In 2020, Smith said in a critique of the SBC regarding various social justice issues, “I just feel like maybe the last 8 to 10 years, the insensitivity and the indifference concerning the supposed pain- pain of brothers and sisters have not been a good testimony for Christianity.”

“When a sister is bruised about issues of sexual assault or something, other brothers in Christ can’t be indifferent or insensitive towards that,” he said. “When a Black man is incensed or wounded about racial injustice in the United States, or excessive force used by police because someone is Black, we can’t be indifferent to that if we say we are the family and the household of God.”

While Protestia was critical of Smith, it did not bash John MacArthur, a dean of conservative evangelical preaching, who spoke at the same conference about the ills of prophetic preaching rooted in social justice.

“You don’t advance the kingdom of God by lining up with the kingdom of Satan,” MacArthur said, according to the Washington Post. 
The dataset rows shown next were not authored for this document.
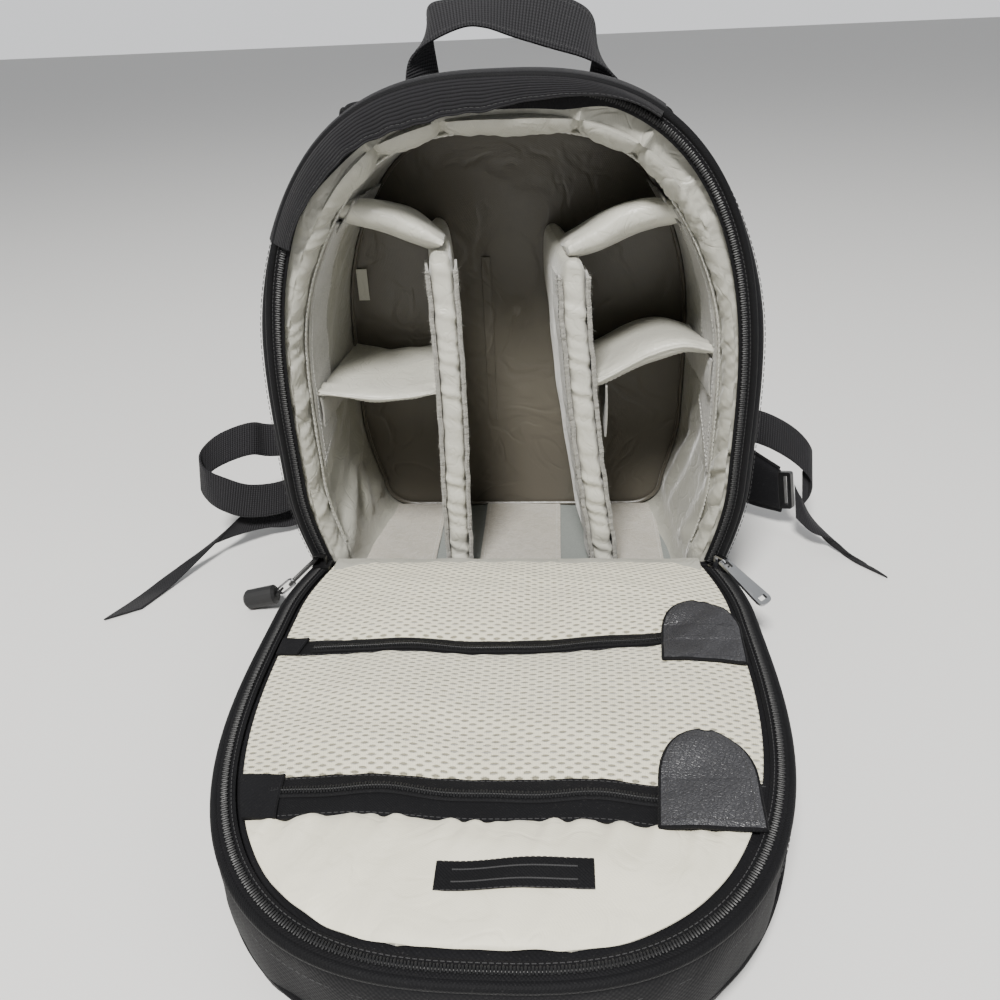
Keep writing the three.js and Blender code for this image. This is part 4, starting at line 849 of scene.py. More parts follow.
def make_lining():
    """Padded lining as a closed ring of closed profiles; the roll at the mouth puckers across its
    width, swells between the gather seams of the ceiling and sinks in a groove at each of them."""
    ring = full_ring(560, 10, 12)
    inner = smooth(LINING_INNER, 96)
    rows = np.concatenate([LINING_OUTER, inner])
    points = body_points(ring, rows[:, :4], rows[:, 4][None])
    around, depth = ring.length[:, None], rows[None, :, 0]
    up = np.where(ring.below, 0, ring.up)[:, None]
    inside = (np.arange(len(rows)) >= len(LINING_OUTER))[None]
    roll = step(-depth, 50, 56) * inside
    wall = (1 - roll) * inside * step(-depth, -46, -30)
    lean = around + (depth + 60) * 0.9
    patchy = 0.35 + 0.65 * np.clip(waves(around, 90, 18) * 0.5 + 0.5, 0, 1)
    pucker = (waves(lean, 12, 11) * 0.42 * patchy + waves(lean, 27, 12) * 0.7
              + waves(around - depth * 0.9, 8, 13) * 0.16)
    high = step(up, 225, 275)
    along = around - gather_lengths()[:, None, None]
    nearest = np.abs(along).min(0)
    groove = np.exp(-(nearest / 2.4) ** 2) * 3.2
    swell = (3.2 * (1 - np.exp(-(nearest / 10) ** 2)) + waves(around, 34, 14) * 0.8
             + waves(around + depth * 1.4, 15, 15) * 0.35)
    lift = roll * (pucker * (1.5 - 1.3 * high) + high * (swell - groove))
    deep = 0.8 + 1.3 * step(-up, -120, -50)
    hollows = waves(around + depth * 0.6, 46, 16) * 0.8 + waves(around * 0.4 + depth, 30, 17) * 0.6
    lift = lift + wall * deep * hollows
    lift = lift * np.where(ring.below[:, None], 0.15, 1.0)
    points = moved(points, lift, np.array([0.0, -40.0, 170.0]) - points)
    lining = piece("lining", [(outward(grid(points, wrap=True, joined=True)), "grey_satin")],
                   stands_for=["wall_padding", "floor_padding"], sharp=60)


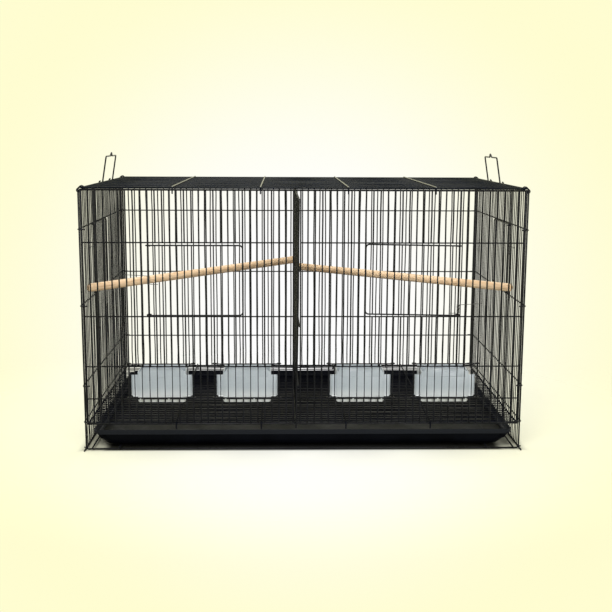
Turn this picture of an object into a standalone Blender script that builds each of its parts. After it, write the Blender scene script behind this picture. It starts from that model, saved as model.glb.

The preacher roared, “Pretty soon it will be women preachers, social justice, then racism, then [critical race theory], then victimization because the world is a ball and chain, and when you’re hooked, it will take you to the bottom. They hate the truth.”

Those comments were fully supported.

The Southern Baptist Convention, an organization that has over 14 million members (70 percent who vote Republican), believes that the downfall of the church is liberalism, the Washington Post reports.

They do not allow women to serve as head pastors and are vehemently opposed to same-sex marriage.

McArthur aligns those progressive ideologies, and those that include race, as the “devil’s work.”

“You will never advance the kingdom of God by being popular with the world. If you think you will, you’re doing the devil’s work,” he said. “How can you negotiate with people who hate Christ, hate God, hate the Bible, and hate the gospel?”

As the convention geared up to vote for new leadership — last week it elected a rural Texas pastor, Bart Barber of First Baptist Church in Farmersville, Texas — it was clear that race, gender, and sexual identity politics were hot-button issues.